Rethinking the Mobile Conversion Goal
The most productive reframing of the mobile conversion gap is to stop treating mobile as a broken version of desktop. Instead, treat mobile as a different stage in a multi-device journey with its own success metrics. A mobile session that results in a product saved to a wishlist, a price comparison completed, or a cart populated for later desktop purchase is not a failed conversion. It is a successful research session that moves the user toward eventual purchase.
Optimizing mobile for research quality rather than immediate conversion means investing in fast-loading product pages, easy comparison tools, seamless wishlist and cart functionality that syncs across devices, and clear save-for-later affordances.
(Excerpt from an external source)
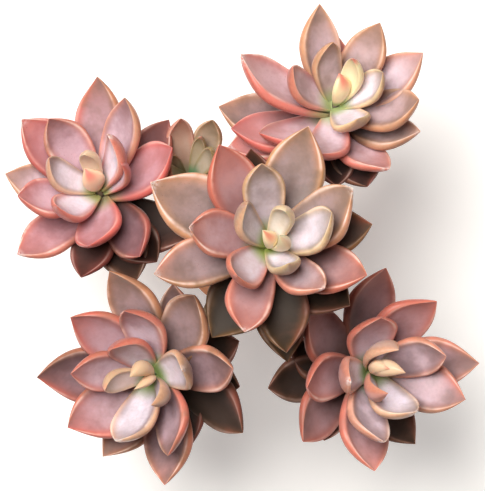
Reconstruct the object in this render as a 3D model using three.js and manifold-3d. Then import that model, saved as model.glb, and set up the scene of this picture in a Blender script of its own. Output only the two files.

These features acknowledge how users actually behave on mobile rather than trying to force desktop behavior onto a mobile context.
The mobile conversion gap will never fully close because it partially reflects legitimate differences in how people use different devices. But the economically significant portion of the gap, the part driven by unnecessary friction, misplaced trust signals, excessive input requirements, and poor cross-device continuity, represents an addressable opportunity. Closing that portion requires understanding that mobile optimization is not about making mobile look like desktop. It is about making mobile excellent at what mobile does best.